Rast, Joel. “Regime Building, Institution Building: Urban Renewal Policy in Chicago, 1946–1962.” Journal of Urban Affairs. May, 2009.

Rich, Faith. “Faith Rich to Ludwig Hilberseimer. Chicago, Illinois. July 12, 1949.“ Hilberseimer, Ludwig Karl Papers, c. 1885-1995. Ryerson and Burnham Archives, School of the Art Institute at Chicago.

Robinson and Cole. “Urban Blight: An Analysis of Blight Statutes and their Implications for Eminent Domain Reform.” National Association of Realtors. October, 2007.

Rossi, Peter H. and Robert Dentler. The Politics of Urban Renewal: The Chicago Findings. Glencoe: The Free Press of Glencoe, 1961.

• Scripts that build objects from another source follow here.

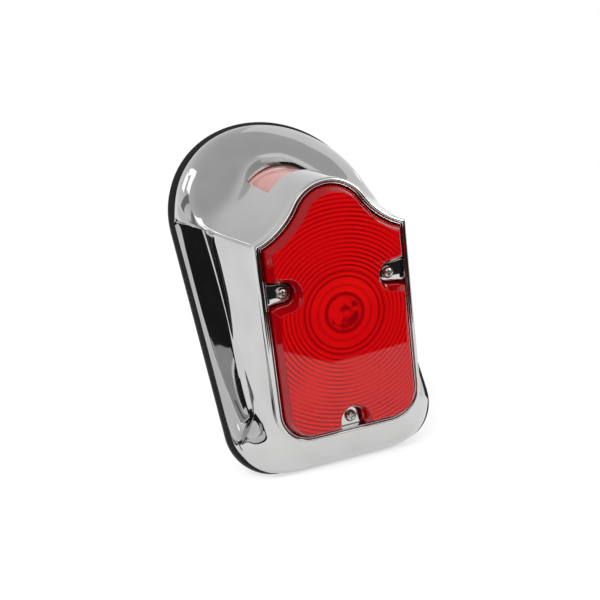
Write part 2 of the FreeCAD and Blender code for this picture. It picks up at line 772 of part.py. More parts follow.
def sector(low, high, start, sweep):
    """A wedge round the lens frame's z axis, for cutting slots in the holder wall."""
    near = dim("holder_bore") - 1.0
    far = dim("holder_outer") + 2.0
    corners = [
        FreeCAD.Vector(near, 0, low), FreeCAD.Vector(far, 0, low),
        FreeCAD.Vector(far, 0, high), FreeCAD.Vector(near, 0, high),
    ]
    face = Part.Face(Part.makePolygon(corners + corners[:1]))
    wedge = face.revolve(FreeCAD.Vector(), Z_AXIS, sweep)
    return in_row(wedge, FreeCAD.Placement(FreeCAD.Vector(), FreeCAD.Rotation(Z_AXIS, start)))


def pin_slots():
    """Per bayonet pin, a window it turns in and a slot that lets it in from the mouth."""
    radius = dim("pin_radius") + dim("slot_play")
    half = math.degrees(math.asin(radius / dim("holder_bore")))
    twist = dim("bulb_twist")
    slots = []
    for start, level in ((0.0, dim("pin_near")), (180.0, dim("pin_far"))):
        back = -level - radius - dim("bulb_travel")
        window = sector(back, -level + radius, start - half, twist + 2 * half)
        slots.append(window.fuse(sector(back, 0.0, start + twist - half, 2 * half)))
    return slots


def holder_shape():
    low = -dim("holder_back") - dim("holder_end")
    front = -dim("holder_front")
    tube = disc(0, 0, dim("holder_outer"), low, front)
    tube = tube.fuse(disc(0, 0, dim("holder_outer") + 1.0, front - 1.0, front))
    tube = tube.cut(disc(0, 0, dim("holder_bore"), low, front))
    for slot in pin_slots():
        tube = tube.cut(slot)
    return tube


feature("holder_bracket", bracket_shape(), FreeCAD.Placement())
feature("bulb_holder", holder_shape(), LENS)

rivets = []
for number, side in enumerate(SIDES, start=1):
    rivets.append(turned(
        f"rivet_{number}",
        [
            ("0", "dims.gasket_thick"),
            ("dims.rivet_radius", "dims.gasket_thick"),
            ("dims.rivet_radius", "dims.gasket_thick + dims.plate_thick + dims.bracket_sheet"),
            ("dims.rivet_radius * 1.9", "dims.gasket_thick + dims.plate_thick + dims.bracket_sheet"),
            ("dims.rivet_radius * 1.4",
             "dims.gasket_thick + dims.plate_thick + dims.bracket_sheet + dims.rivet_radius * 0.7"),
            ("0",
             "dims.gasket_thick + dims.plate_thick + dims.bracket_sheet + dims.rivet_radius"),
        ],
        shifted(BASE, side * foot_middle, 0, 0),
    ))
keep(grouped("bracket_rivets_group", rivets), "bracket_rivets")

end_disc = cylinder(
    "end_blank", "dims.holder_bore", "dims.holder_end",
    shifted(LENS, 0, 0, -dim("holder_back") - dim("holder_end")),
)
end_holes = joined("end_holes", [
    cylinder(
        f"end_hole_{number}", "dims.contact_radius", "dims.holder_end",
        shifted(LENS, side * dim("contact_out"), 0, -dim("holder_back") - dim("holder_end")),
    )
    for number, side in enumerate(SIDES, start=1)
])
keep(cut("end_disc_cut", end_disc, end_holes), "holder_end_disc")

contact_plate = cylinder(
    "contact_blank", "dims.disc_radius", "dims.disc_thick",
    shifted(LENS, 0, 0, -dim("disc_front") - dim("disc_thick")),
)
contact_holes = joined("contact_holes", [
    cylinder(
        f"contact_hole_{number}", "dims.contact_radius", "dims.disc_thick",
        shifted(LENS, side * dim("contact_out"), 0, -dim("disc_front") - dim("disc_thick")),
    )
    for number, side in enumerate(SIDES, start=1)
])
keep(cut("contact_plate_cut", contact_plate, contact_holes), "contact_disc")

contact_tails = "dims.disc_thick + 1.0"
keep(grouped("contacts_group", [
    cylinder(
        f"contact_{number}", "dims.contact_radius", contact_tails,
        shifted(LENS, side * dim("contact_out"), 0, -dim("disc_front") - formula(contact_tails)),
    )
    for number, side in enumerate(SIDES, start=1)
]), "spring_contacts")


def spring_shape(long):
    """The contact spring: an open coil between the disc and the end disc."""
    wire_r = dim("spring_wire")
    coil_r = dim("spring_radius")
    path = Part.makeHelix(long / dim("spring_turns"), long, coil_r)
    ring = Part.makeCircle(wire_r, FreeCAD.Vector(coil_r, 0, 0), FreeCAD.Vector(0, 1, 0))
    return Part.Wire(path.Edges).makePipeShell([Part.Wire([ring])], True, True)


spring_end = dim("spring_wire") + 0.05
spring_low = -dim("holder_back") + spring_end
spring_high = -dim("disc_front") - dim("disc_thick") - spring_end
feature("contact_spring", spring_shape(spring_high - spring_low), shifted(LENS, 0, 0, spring_low))


# ---------------------------------------------------------------- bulb

keep(turned(
    "bulb_cap",
    [
        ("dims.seal_radius", "-dims.cap_back"),
        ("dims.cap_radius", "-dims.cap_back + 1.0"),
        ("dims.cap_radius", "-dims.cap_front"),
        ("dims.cap_radius - 0.4", "-dims.cap_front"),
        ("dims.cap_radius - 0.4", "-dims.cap_back + 1.2"),
        ("dims.seal_radius", "-dims.cap_back + 1.2"),
    ],
    LENS,
), "bulb_cap")

keep(turned(
    "bulb_button",
    [
        ("0", "-dims.cap_back - dims.seal_thick"),
        ("dims.seal_radius - 1.0", "-dims.cap_back - dims.seal_thick"),
        ("dims.seal_radius", "-dims.cap_back"),
        ("dims.seal_radius", "-dims.cap_back + 1.2"),
        ("0", "-dims.cap_back + 1.2"),
    ],
    LENS,
), "bulb_button")

dot_high = "dims.disc_front - dims.cap_back - dims.seal_thick - 0.02"
keep(grouped("bulb_dots_group", [
    cylinder(
        f"bulb_dot_{number}", "dims.dot_radius", dot_high,
        shifted(LENS, side * dim("contact_out"), 0, -dim("disc_front") + 0.02),
    )
    for number, side in enumerate(SIDES, start=1)
]), "bulb_contacts")

pins = []
for number, (side, alias) in enumerate(((1, "pin_near"), (-1, "pin_far")), start=1):
    start = FreeCAD.Vector(side * dim("cap_radius"), 0, -dim(alias))
    turn = FreeCAD.Rotation(FreeCAD.Vector(0, 1, 0), side * 90)
    pin_frame = LENS.multiply(FreeCAD.Placement(start, turn))
    pins.append(cylinder(
        f"bulb_pin_{number}", "dims.pin_radius", "dims.pin_reach - dims.cap_radius", pin_frame
    ))
keep(grouped("bulb_pins_group", pins), "bulb_pins")


def glass_profile(inside):
    """Half section of the bulb glass: a neck in the cap and a round globe."""
    radius = dim("globe_radius") - inside
    neck = dim("globe_neck") - inside
    middle = -dim("globe_level")
    foot = FreeCAD.Vector(neck, 0, -dim("cap_front") - 3.0 + inside)
    drop = math.sqrt(radius**2 - neck**2)
    throat = FreeCAD.Vector(neck, 0, middle - drop)
    waist = FreeCAD.Vector(radius, 0, middle)
    tip = FreeCAD.Vector(0, 0, middle + radius)
    heel = FreeCAD.Vector(0, 0, foot.z)
    edges = [
        Part.LineSegment(heel, foot).toShape(),
        Part.LineSegment(foot, throat).toShape(),
        Part.Arc(throat, waist, tip).toShape(),
        Part.LineSegment(tip, heel).toShape(),
    ]
    return Part.Face(Part.Wire(edges)).revolve(FreeCAD.Vector(), Z_AXIS, 360)


feature("bulb_glass", glass_profile(0.0).cut(glass_profile(dim("glass_wall"))), LENS)

keep(turned(
    "bulb_stem",
    [
        ("0", "-dims.cap_front - 3.0 + dims.glass_wall"),
        ("dims.stem_radius * 1.6", "-dims.cap_front - 3.0 + dims.glass_wall"),
        ("dims.stem_radius", "-dims.cap_front"),
        ("dims.stem_radius", "-dims.stem_front - 0.8"),
        ("dims.stem_radius * 0.6", "-dims.stem_front"),
        ("0", "-dims.stem_front"),
    ],
    LENS,
), "bulb_stem")

wires = []
coils = []
FILAMENTS = ((-0.9, 4.0, "filament_tail"), (0.9, 3.0, "filament_stop"))
for number, (along_y, half_span, alias) in enumerate(FILAMENTS, start=1):
    for side in SIDES:
        wires.append(cylinder(
            f"support_{number}_{'left' if side < 0 else 'right'}", "dims.support_radius",
            f"dims.stem_front - dims.{alias} - dims.filament_radius",
            shifted(LENS, side * 1.0, along_y, -dim("stem_front")),
        ))
    spot = FreeCAD.Vector(-half_span, along_y, -dim(alias))
    coils.append(cylinder(
        f"filament_{number}", "dims.filament_radius", str(2 * half_span),
        LENS.multiply(FreeCAD.Placement(spot, FreeCAD.Rotation(FreeCAD.Vector(0, 1, 0), 90))),
    ))
keep(grouped("support_wires_group", wires), "support_wires")
keep(grouped("filaments_group", coils), "bulb_filaments")


# ---------------------------------------------------------------- write the pieces

doc.recompute()
for obj in doc.Objects:
    faults = [state for state in obj.State if state in ("Invalid", "Error")]
    if faults:
        raise RuntimeError(f"{obj.Label} is {faults}")
os.makedirs("parts", exist_ok=True)
for node in NODES:
    if node.Shape.isNull() or not node.Shape.isValid():
        raise RuntimeError(f"{node.Label} has no valid shape")
    node.Shape.exportStep(f"parts/{node.Label}.step")
    bounds = node.Shape.BoundBox
    print(
        f"{node.Label:18s} solids {len(node.Shape.Solids)} volume {node.Shape.Volume:10.1f} "
        f"x {bounds.XMin:.1f}..{bounds.XMax:.1f} y {bounds.YMin:.1f}..{bounds.YMax:.1f} "
        f"z {bounds.ZMin:.1f}..{bounds.ZMax:.1f}"
    )
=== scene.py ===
"""Looks of the tombstone tail light: chrome housing, red lens, bezel, bulb and fixings."""

import bmesh
import bpy
import json
import math
from mathutils import Matrix, Vector


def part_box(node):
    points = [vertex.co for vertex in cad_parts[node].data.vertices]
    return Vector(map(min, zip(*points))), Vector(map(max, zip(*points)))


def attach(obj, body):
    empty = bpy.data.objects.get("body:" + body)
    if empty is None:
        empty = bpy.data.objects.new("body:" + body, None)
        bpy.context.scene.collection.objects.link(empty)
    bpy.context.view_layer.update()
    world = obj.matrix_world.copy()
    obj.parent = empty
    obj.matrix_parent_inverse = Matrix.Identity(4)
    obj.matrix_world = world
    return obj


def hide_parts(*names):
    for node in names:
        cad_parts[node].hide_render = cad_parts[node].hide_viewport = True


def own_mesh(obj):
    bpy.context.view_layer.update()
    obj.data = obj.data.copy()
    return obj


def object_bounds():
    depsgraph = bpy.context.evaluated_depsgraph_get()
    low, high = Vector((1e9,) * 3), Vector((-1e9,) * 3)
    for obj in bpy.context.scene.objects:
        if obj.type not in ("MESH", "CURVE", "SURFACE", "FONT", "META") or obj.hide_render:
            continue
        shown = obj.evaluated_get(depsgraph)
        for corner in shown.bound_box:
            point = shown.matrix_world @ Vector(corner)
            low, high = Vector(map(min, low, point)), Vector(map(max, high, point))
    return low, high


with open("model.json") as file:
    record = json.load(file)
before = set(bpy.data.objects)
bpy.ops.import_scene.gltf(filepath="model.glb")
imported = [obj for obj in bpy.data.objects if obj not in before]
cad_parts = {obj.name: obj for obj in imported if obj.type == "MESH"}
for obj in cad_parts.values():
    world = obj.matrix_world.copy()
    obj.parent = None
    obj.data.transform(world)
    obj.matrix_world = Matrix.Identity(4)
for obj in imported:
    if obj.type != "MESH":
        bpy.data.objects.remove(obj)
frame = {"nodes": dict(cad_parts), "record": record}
cad_low, cad_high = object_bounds()
scene = bpy.context.scene

MM = 0.001
# The lens frame has x right, y up and z out of the lens face; z = 0 is the face, at the bull's-eye.
lens_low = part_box("lens")[0]
cap_low, cap_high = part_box("bulb_cap")
LENS = Matrix.Translation((0, lens_low.y, (cap_low.z + cap_high.z) / 2)) @ Matrix.Rotation(
    math.radians(90), 4, "X"
)
# The base frame has x right, y up the gasket and z away from the fender; z = 0 is the gasket's back.
MOUNTS = {mount["name"]: mount for mount in frame["record"]["mounts"]}
out_of_fender = Vector(MOUNTS["mount_face"]["axis"])
BASE_TILT = math.acos(abs(out_of_fender.y))
BASE = Matrix.Rotation(math.radians(90) - BASE_TILT, 4, "X")


# ---------------------------------------------------------------- small tools


def point(place, x, y, z):
    """A point given in millimetres in the lens or base frame, in the row frame in metres."""
    return place @ Vector((x * MM, y * MM, z * MM))


def piece(name, mesh_form, finish, body, slot, *stands_for, smooth=True):
    """Turns a finished bmesh into a piece that rides on a body and has a finish."""
    mesh = bpy.data.meshes.new(name)
    mesh_form.to_mesh(mesh)
    mesh_form.free()
    made = bpy.data.objects.new(name, mesh)
    scene.collection.objects.link(made)
    mesh.materials.append(finish)
    for face in mesh.polygons:
        face.use_smooth = smooth
    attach(made, body)
    if stands_for:
        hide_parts(*stands_for)
    return made


def baked(made):
    """Applies a piece's modifiers to its mesh."""
    graph = bpy.context.evaluated_depsgraph_get()
    mesh = bpy.data.meshes.new_from_object(made.evaluated_get(graph))
    made.modifiers.clear()
    made.data = mesh


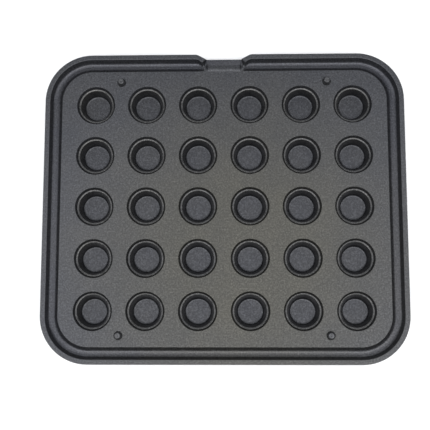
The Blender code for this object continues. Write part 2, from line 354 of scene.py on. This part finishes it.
def notch_stations():
    """The far edge between its straight runs, from +X to -X, with every line rounded along its length."""
    straight = [(NOTCH_START_X, inset, height) for inset, height in RIM_SECTION]
    right = [straight, NOTCH_TURN, NOTCH_STRIP_END, NOTCH_STRIP_FOOT, NOTCH_BAR_FOOT, NOTCH_BAR]
    left = [[(-x, inset, height) for x, inset, height in corners] for corners in reversed(right)]
    sections = []
    for corners in right + left:
        placed = [(x, PLATE_HALF_Y - inset, height) for x, inset, height in corners]
        sections.append(rounded_section(placed))
    lines = [rounded_path(line, NOTCH_CUTS + NOTCH_CUTS[::-1]) for line in zip(*sections)]
    return [list(station) for station in zip(*lines)]


def plate_stations():
    """The rim sections all the way round the plate, anticlockwise from the +X side."""
    stations = corner_stations(1, 1, 0.0)
    stations += notch_stations()
    stations += corner_stations(-1, 1, math.pi / 2)
    stations += corner_stations(-1, -1, math.pi)
    stations += corner_stations(1, -1, math.pi * 1.5)
    return stations


def centres(prefix):
    """The names and middles of the nodes whose names start with the prefix, read from the frame."""
    for node in sorted(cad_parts):
        if node.startswith(prefix):
            low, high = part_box(node)
            yield node, ((low[0] + high[0]) / 2, (low[1] + high[1]) / 2)


def seat_wall():
    """The wall of a cup's seat and hole, from the panel's top to its underside, and its roundings."""
    seat_radius = CUP_FLANGE_RADIUS + SEAT_GAP
    seat_z = CUP_FLANGE_TOP - CUP_FLANGE_THICKNESS - SEAT_DROP
    corners = [
        (MOUTH_RADIUS + FILL_RING, PANEL_TOP),
        (MOUTH_RADIUS, PANEL_TOP),
        (seat_radius, PANEL_TOP - MOUTH_DEPTH),
        (seat_radius, seat_z),
        (HOLE_RADIUS, seat_z),
        (HOLE_RADIUS, PANEL_UNDERSIDE_Z),
        (HOLE_RADIUS + 0.7 * MM, PANEL_UNDERSIDE_Z),
    ]
    return corners, [0.12 * MM, 0.3 * MM, 0.2 * MM, 0.2 * MM, 0.4 * MM]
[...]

Standley, Fred L. and Louis H. Pratt. Conversations with James Baldwin. Jackson: University Press of Mississippi, 1989.

United States Department of Housing and Urban Development, “HUD Historical.” Last Accessed November 4, 2013.

Scope and Contents note

The Department of Urban Renewal Records (DUR) range from 1891 to 1992, with the bulk of the material ranging from 1940 to 1980. Documents were created and collected by the DUR, its predecessors, and other Chicago city departments. The DUR recorded the state of structures and neighborhoods in Chicago through studies, photographs, and DUR- designated “study areas.” After collecting this information, the department decided whether an area would be conserved through subsidized remodeling projects or cleared for redevelopment and new construction.

The majority of the collection includes photographs, negatives and slides of Chicago neighborhoods considered and targeted for improvement. There are also documents related to the administration and documentation of the DUR land clearance and redevelopment initiatives such as correspondence, memorandums, brochures, magazines, articles, maps, land use surveys, reports, schedules and press releases, reel to reel recordings and audio cassette tapes.

Preferred Citation note

When quoting material from this collection the preferred citation is: Chicago Department of Urban Renewal records [Box #, Folder #], Special Collections, Chicago Public Library.

Conditions Governing Access note

The collection is open for research use.